Nos últimos dois ou três anos tem-se imposto a chamada “época da pós-verdade”, de inspiração norte-americana (post-truth politics), de acordo com a qual o nosso tempo se caracterizaria por uma acentuada manipulação da informação de massa, pelas fake news, pelo controlo dos media e pelo instantâneo que, muitas vezes, não apresentaria adesão à realidade. Com base em tão fraco suporte, seríamos todos mais facilmente moldáveis aos poderes públicos e económicos, à distância de um tweet, de uma publicação no Facebook ou no Instagram. Não faltariam exemplos, desde o mais óbvio com a eleição de Trump, à guinada política na Polónia, ao Brexit e toda a campanha de desinformação que a acompanhou, até à insuspeita Alemanha, onde a aparentemente sombria Merkel também teria entre os seus sequazes as imprescindíveis agências de comunicação. Os casos de Trump e do Brexit são os mais paradigmáticos: em ambos a opinião pública foi bombardeada com dados mais tarde desmentidos por entidades oficiais, por cientistas, mas que uma vez ditos e repetidos se tornaram verdades. Mais que isso, eram mentiras que uma boa parte da população queria converter em factualidade. Assim, a “liquidificação” das relações humanas (Bauman) foi sendo o caldo perfeito para que cada cidadão se vá arvorando em rei Midas, com um toque transformando uma mentira numa conveniente verdade.
Compreendo a vantagem de tais linhas interpretativas, mas receio que elas pouco ou nada tenham de novo, excepto a dimensão hoje propiciada pelas tecnologias da informação.
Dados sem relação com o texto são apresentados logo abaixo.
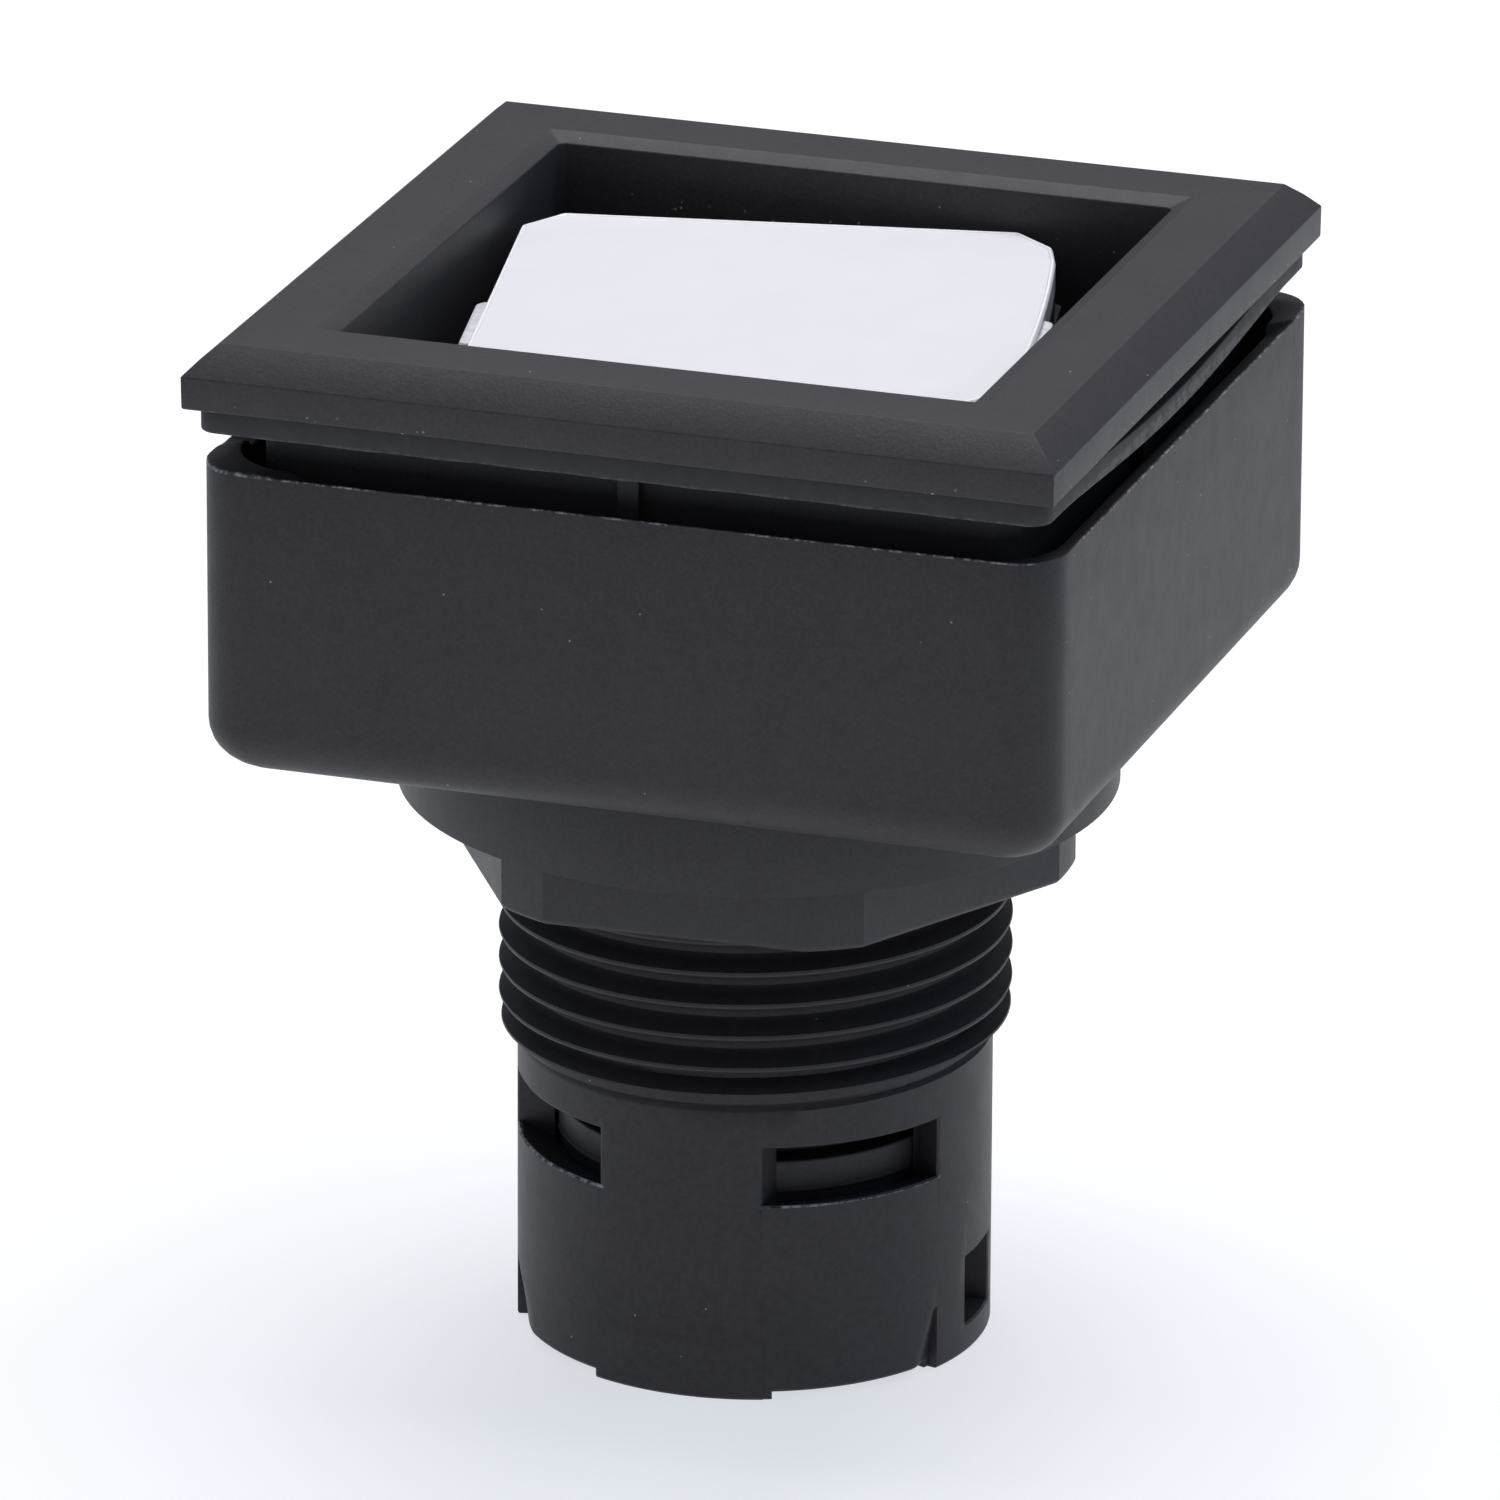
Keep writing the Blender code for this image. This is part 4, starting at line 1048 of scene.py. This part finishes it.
def add_collar(skin, grid, bore_ring):
    """Collar over the thread, joined to the helix's top row outside and to the bore inside."""
    profile = [
        (BARREL_RADIUS, COLLAR_BOTTOM, 0),
        (COLLAR_RADIUS, COLLAR_BOTTOM, 0.12),
        (COLLAR_RADIUS, BARREL_TOP, 0.2),
        (BARREL_BORE, BARREL_TOP, 0.15),
        (BARREL_BORE, WALL_TOP, 0),
    ]
    loops = [skin.ring(r, z) for r, z in filleted(profile, closed=False)[:-1]]
    join_loops(skin.bm, loops + [bore_ring])
    low, last = loops[0], skin.count - 1
    top = THREAD_STEPS * THREAD_TURNS
    for i in range(last):
        skin.face(grid[top][i], grid[top][i + 1], low[i + 1], low[i])
    skin.face(grid[top][last], grid[-1][0], low[0], low[last])
    skin.face(*[row[0] for row in grid[top:]], low[0])


def make_barrel():
    """Threaded barrel in one skin: perforated rear tube, helical thread, collar and bore."""
    skin = BarrelSkin()
    outer_ring, bore_ring = add_wall(skin)
    grid = add_thread(skin, outer_ring)
    add_collar(skin, grid, bore_ring)
    bm = skin.bm
    for loose in [vert for vert in bm.verts if not vert.link_faces]:
        bm.verts.remove(loose)
    bmesh.ops.translate(bm, vec=(BARREL_SHIFT, 0.0, 0.0), verts=bm.verts)
    piece("barrel_body", bm, "housing", "threaded_barrel", "barrel_plastic", 30.0)


def make_sleeve():
    """Liner whose band shows in the bayonet recesses. The corners go up its outside and down its bore."""
    profile = filleted(
        [
            (SLEEVE_MOUTH, SLEEVE_BOTTOM, 0),
            (8.5, SLEEVE_BOTTOM, 0),
            (8.5, 8.84, 0),
            (BEAD_RADIUS, BAND_BOTTOM, 0.03),
            (BEAD_RADIUS, 8.96, 0.03),
            (SLEEVE_RADIUS, 9.0, 0.02),
            (SLEEVE_RADIUS, 10.24, 0.1),
            (GROOVE_RADIUS, 10.28, 0),
            (GROOVE_RADIUS, GROOVE_TOP, 0),
            (SLEEVE_RADIUS, GROOVE_TOP, 0.08),
            (SLEEVE_RADIUS, SLEEVE_TOP, 0.15),
            (SLEEVE_BORE, SLEEVE_TOP, 0.15),
            (SLEEVE_BORE, SLEEVE_FLOOR, 0.2),
            (SLEEVE_MOUTH, SLEEVE_FLOOR, 0.1),
        ]
    )
    bm = ring_skin(turned_rows(profile, 128))
    piece("sleeve_liner", bm, "housing", "guide_sleeve", "sleeve_plastic")


def lens_outline(width, leg, z):
    """Row of points round the lens. width is its half width and leg the length of a cut corner's legs."""
    offsets = (-LENS_NARROW, LENS_BACK, -LENS_LEFT, 0.0)
    reach = width - leg
    row = []
    for quarter in range(4):
        side = Matrix.Rotation(quarter * math.pi / 2, 2)
        here, after = width + offsets[quarter], width + offsets[(quarter + 1) % 4]
        bow = LENS_BOW if quarter == 0 else 0.0
        sweep = [(here + bow * (1 - (place / LENS_HALF) ** 2), place) for place in range(-8, 9, 2)]
        corner = [(here, reach - 0.12), (here - 0.05, reach), (reach, after - 0.05), (reach - 0.12, after)]
        for x, y in sweep + corner:
            point = side @ Vector((x, y))
            row.append((point.x, point.y, z))
    return row


def make_lens():
    """White lens with cut corners, a fine raised edge and two side tabs, turned against the frame."""
    floor = LENS_FACE - 0.05
    sections = [
        (LENS_HALF - LENS_WALL, LENS_BOTTOM, 0),
        (LENS_HALF, LENS_BOTTOM, 0.08),
        (LENS_HALF, LENS_FACE - 0.16, 0.07),
        (LENS_HALF - 0.08, LENS_FACE, 0.05),
        (LENS_HALF - LENS_RIM, LENS_FACE, 0.03),
        (LENS_HALF - LENS_RIM - 0.06, floor, 0.03),
        (LENS_HALF - 2.0, floor, 0),
    ]
    rows = []
    for width, z in filleted(sections, closed=False, steps=3):
        rows.append(lens_outline(width, LENS_CUT - (LENS_HALF - width) * 0.42, z))
    bm = bmesh.new()
    add_skin(bm, rows)
    bm.faces.new([bm.verts.new(point) for point in rows[-1]])
    ceiling = lens_outline(LENS_HALF - LENS_WALL, LENS_CUT - 0.38, LENS_FACE - 1.2)
    add_skin(bm, [rows[0], ceiling])
    bm.faces.new([bm.verts.new(point) for point in ceiling])
    add_tab(bm, -1)
    add_tab(bm, 1)
    turn = Matrix.Translation((*LENS_SHIFT, 0.0)) @ Matrix.Rotation(LENS_TURN, 4, "Z")
    bmesh.ops.transform(bm, matrix=turn, verts=bm.verts)
    piece("lens_shell", bm, "head", "lens_cap", "lens_plastic", 26.0)


def add_tab(bm, side):
    """Rounded tab low on one side of the lens."""
    bottom, top = LENS_BOTTOM, LENS_FACE - 0.35
    middle, reach = (-1.7, 0.95) if side > 0 else (-2.5, 0.45)
    soft = 0.35
    sections = (
        (2.8, reach - 0.08, bottom),
        (2.8, reach, bottom + 0.1),
        (2.8, reach, top - 0.22),
        (2.74, reach - 0.06, top - 0.08),
        (2.62, reach - 0.2, top),
    )
    rows = []
    for y_half, out, z in sections:
        low, high = [], []
        for angle in quarter_steps(4):
            across, along = soft * math.sin(angle), soft * math.cos(angle)
            low.append((LENS_HALF + out - soft + across, -y_half + soft - along))
            high.append((LENS_HALF + out - soft + along, y_half - soft + across))
        outline = [(LENS_HALF - 0.3, -y_half)] + low + high + [(LENS_HALF - 0.3, y_half)]
        points = [(side * x, y + middle, z) for x, y in outline]
        rows.append(points if side > 0 else points[::-1])
    add_skin(bm, rows, cap=True)


# Studio.


def make_camera():
    """Camera of the photograph."""
    across, along = math.sin(CAMERA_AZIMUTH), math.cos(CAMERA_AZIMUTH)
    cos_up = math.cos(CAMERA_ELEVATION)
    back = Vector((across * cos_up, -along * cos_up, math.sin(CAMERA_ELEVATION)))
    flat_right = Vector((along, across, 0.0))
    flat_up = back.cross(flat_right)
    right = flat_right * math.cos(CAMERA_ROLL) + flat_up * math.sin(CAMERA_ROLL)
    up = flat_up * math.cos(CAMERA_ROLL) - flat_right * math.sin(CAMERA_ROLL)
    data = bpy.data.cameras.new("camera")
    data.lens = CAMERA_LENS
    data.sensor_width = 36.0
    data.clip_start = 0.01
    data.clip_end = 10.0
    camera = linked("camera", data)
    aim = Vector((0.0, 0.0, TOP * MM)) + flat_right * AIM_SIDE + flat_up * AIM_UP
    place = aim + back * CAMERA_DISTANCE
    axes = Matrix((right, up, back)).transposed().to_4x4()
    camera.matrix_world = Matrix.Translation(place) @ axes
    bpy.context.scene.camera = camera


LIT_PLACE = Vector((0.0, 0.0, 0.03))


def softbox(name, location, size, energy, colour):
    """Square light turned to the object. Its place and size are in metres."""
    data = bpy.data.lights.new(name, "AREA")
    data.shape = "SQUARE"
    data.size = size
    data.energy = energy
    data.color = colour
    light = linked(name, data)
    light.location = location
    light.rotation_mode = "QUATERNION"
    light.rotation_quaternion = (LIT_PLACE - Vector(location)).to_track_quat("-Z", "Y")


def side_tint(tree):
    """Colour of the world's light: nearly white in front and above, bluer from the left and right."""
    around = tree.nodes.new("ShaderNodeTexCoord")
    split = tree.nodes.new("ShaderNodeSeparateXYZ")
    tree.links.new(around.outputs["Generated"], split.inputs[0])
    aside = tree.nodes.new("ShaderNodeMath")
    aside.operation = "ABSOLUTE"
    tree.links.new(split.outputs[0], aside.inputs[0])
    tint = tree.nodes.new("ShaderNodeValToRGB")
    front, side = tint.color_ramp.elements
    front.position, front.color = 0.3, (0.96, 0.95, 1.0, 1.0)
    side.position, side.color = 0.95, (0.6, 0.74, 1.0, 1.0)
    tree.links.new(aside.outputs[0], tint.inputs["Fac"])
    return tint.outputs["Color"]


def make_world():
    """White behind the object, dimmer as a light, so that the black plastic keeps its depth."""
    world = bpy.data.worlds.new("studio")
    world.use_nodes = True
    tree = world.node_tree
    lit = tree.nodes["Background"]
    lit.inputs["Strength"].default_value = 0.215
    tree.links.new(side_tint(tree), lit.inputs["Color"])
    seen = tree.nodes.new("ShaderNodeBackground")
    seen.inputs["Color"].default_value = (1.0, 1.0, 1.0, 1.0)
    path = tree.nodes.new("ShaderNodeLightPath")
    mix = tree.nodes.new("ShaderNodeMixShader")
    tree.links.new(path.outputs["Is Camera Ray"], mix.inputs["Fac"])
    tree.links.new(lit.outputs[0], mix.inputs[1])
    tree.links.new(seen.outputs[0], mix.inputs[2])
    tree.links.new(mix.outputs[0], tree.nodes["World Output"].inputs["Surface"])
    bpy.context.scene.world = world


def make_floor():
    """White paper under the object, in metres. It glows a little, to stay as white as what is behind."""
    reach = 3.0
    corners = [(-reach, -reach, 0), (reach, -reach, 0), (reach, reach, 0), (-reach, reach, 0)]
    mesh = bpy.data.meshes.new("floor")
    mesh.from_pydata(corners, [], [(0, 1, 2, 3)])
    paint = Paint("floor_paper")
    paint.set(Roughness=0.95, Specular_IOR_Level=0.1, Emission_Strength=0.64)
    paint.set(Emission_Color=(0.98, 1.01, 1.07, 1.0))
    paint.join(paint.ramp(paint.noise(40.0), (0.41, 0.41, 0.41), (0.42, 0.42, 0.42)), "Base Color")
    mesh.materials.append(paint.material)
    linked("floor", mesh)


make_camera()
dress_nodes()
make_bezel()
make_gasket()
make_cup()
make_nut()
make_barrel()
make_sleeve()
make_lens()
make_world()
make_floor()
softbox("overhead", location=(-0.02, 0.155, 0.62), size=0.55, energy=4.25, colour=(1.0, 1.0, 1.0))
softbox("side", location=(0.5, 0.1, 0.45), size=0.35, energy=0.34, colour=(0.42, 0.68, 1.0))
softbox("other_side", location=(-0.6, 0.0, 0.25), size=0.35, energy=0.17, colour=(0.55, 0.76, 1.0))
bpy.context.scene.view_settings.view_transform = "Standard"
Tal como sucedeu com a “sociedade do risco” de Beck, vai havendo muito “pouco de novo debaixo do sol”. Compulsei a “Constituição dos Atenienses”, de Aristóteles, e deparei-me com pérolas como esta: na Constituição de Sólon entendia-se que as leis eram propositadamente obscuras, “com o intuito de que o povo se tornasse senhor das decisões”, o que na verdade não aconteceu, tendo o pobre Sólon, depois de dez anos no Egipto para se libertar da dureza do governo, regressado como tirano, aliando-se a ricos e pobres, cada um a seu turno, acabando por todos odiado, mas com a convicção de ter salvado “a pátria e para ela criar as melhores leis”. Mais à frente: “os Atenienses, fazendo uso da habitual doçura do regime democrático, haviam deixado que habitassem na cidade os amigos dos tiranos que se não tinham comprometido com desordens”.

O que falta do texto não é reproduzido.